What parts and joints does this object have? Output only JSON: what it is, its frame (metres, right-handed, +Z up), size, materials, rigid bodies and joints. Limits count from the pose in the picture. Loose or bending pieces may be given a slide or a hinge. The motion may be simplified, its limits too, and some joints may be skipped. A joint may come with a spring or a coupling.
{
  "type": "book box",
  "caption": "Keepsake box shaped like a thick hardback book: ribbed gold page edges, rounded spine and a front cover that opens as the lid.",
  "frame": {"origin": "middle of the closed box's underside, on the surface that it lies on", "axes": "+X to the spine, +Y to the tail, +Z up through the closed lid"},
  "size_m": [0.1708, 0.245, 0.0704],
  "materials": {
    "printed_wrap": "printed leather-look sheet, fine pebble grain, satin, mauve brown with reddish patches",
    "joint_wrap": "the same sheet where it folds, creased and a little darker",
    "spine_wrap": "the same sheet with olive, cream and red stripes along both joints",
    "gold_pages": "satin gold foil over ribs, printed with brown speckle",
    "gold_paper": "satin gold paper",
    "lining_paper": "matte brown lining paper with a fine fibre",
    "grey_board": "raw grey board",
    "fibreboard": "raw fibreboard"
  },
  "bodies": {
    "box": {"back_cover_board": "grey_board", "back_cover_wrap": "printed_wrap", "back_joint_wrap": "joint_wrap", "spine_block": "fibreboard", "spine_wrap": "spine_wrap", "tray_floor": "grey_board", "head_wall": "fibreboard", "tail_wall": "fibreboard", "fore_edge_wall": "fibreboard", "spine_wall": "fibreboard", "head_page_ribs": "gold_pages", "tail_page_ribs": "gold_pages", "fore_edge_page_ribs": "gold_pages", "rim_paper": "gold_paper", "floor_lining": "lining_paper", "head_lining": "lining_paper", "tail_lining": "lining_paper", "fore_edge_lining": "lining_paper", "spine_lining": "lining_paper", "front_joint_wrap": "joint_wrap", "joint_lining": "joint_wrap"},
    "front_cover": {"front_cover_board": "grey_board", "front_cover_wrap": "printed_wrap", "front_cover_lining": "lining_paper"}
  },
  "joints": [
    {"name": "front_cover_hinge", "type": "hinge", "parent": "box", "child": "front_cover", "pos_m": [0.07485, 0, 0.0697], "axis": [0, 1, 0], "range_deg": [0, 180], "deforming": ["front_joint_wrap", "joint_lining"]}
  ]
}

> _What is being asked_
Each line must be given again exactly as written above.

> _Written reply_
What parts and joints does this object have? Output only JSON: what it is, its frame (metres, right-handed, +Z up), size, materials, rigid bodies and joints. Limits count from the pose in the picture. Loose or bending pieces may be given a slide or a hinge. The motion may be simplified, its limits too, and some joints may be skipped. A joint may come with a spring or a coupling.
{
  "type": "book box",
  "caption": "Keepsake box shaped like a thick hardback book: ribbed gold page edges, rounded spine and a front cover that opens as the lid.",
  "frame": {"origin": "middle of the closed box's underside, on the surface that it lies on", "axes": "+X to the spine, +Y to the tail, +Z up through the closed lid"},
  "size_m": [0.1708, 0.245, 0.0704],
  "materials": {
    "printed_wrap": "printed leather-look sheet, fine pebble grain, satin, mauve brown with reddish patches",
    "joint_wrap": "the same sheet where it folds, creased and a little darker",
    "spine_wrap": "the same sheet with olive, cream and red stripes along both joints",
    "gold_pages": "satin gold foil over ribs, printed with brown speckle",
    "gold_paper": "satin gold paper",
    "lining_paper": "matte brown lining paper with a fine fibre",
    "grey_board": "raw grey board",
    "fibreboard": "raw fibreboard"
  },
  "bodies": {
    "box": {"back_cover_board": "grey_board", "back_cover_wrap": "printed_wrap", "back_joint_wrap": "joint_wrap", "spine_block": "fibreboard", "spine_wrap": "spine_wrap", "tray_floor": "grey_board", "head_wall": "fibreboard", "tail_wall": "fibreboard", "fore_edge_wall": "fibreboard", "spine_wall": "fibreboard", "head_page_ribs": "gold_pages", "tail_page_ribs": "gold_pages", "fore_edge_page_ribs": "gold_pages", "rim_paper": "gold_paper", "floor_lining": "lining_paper", "head_lining": "lining_paper", "tail_lining": "lining_paper", "fore_edge_lining": "lining_paper", "spine_lining": "lining_paper", "front_joint_wrap": "joint_wrap", "joint_lining": "joint_wrap"},
    "front_cover": {"front_cover_board": "grey_board", "front_cover_wrap": "printed_wrap", "front_cover_lining": "lining_paper"}
  },
  "joints": [
    {"name": "front_cover_hinge", "type": "hinge", "parent": "box", "child": "front_cover", "pos_m": [0.07485, 0, 0.0697], "axis": [0, 1, 0], "range_deg": [0, 180], "deforming": ["front_joint_wrap", "joint_lining"]}
  ]
}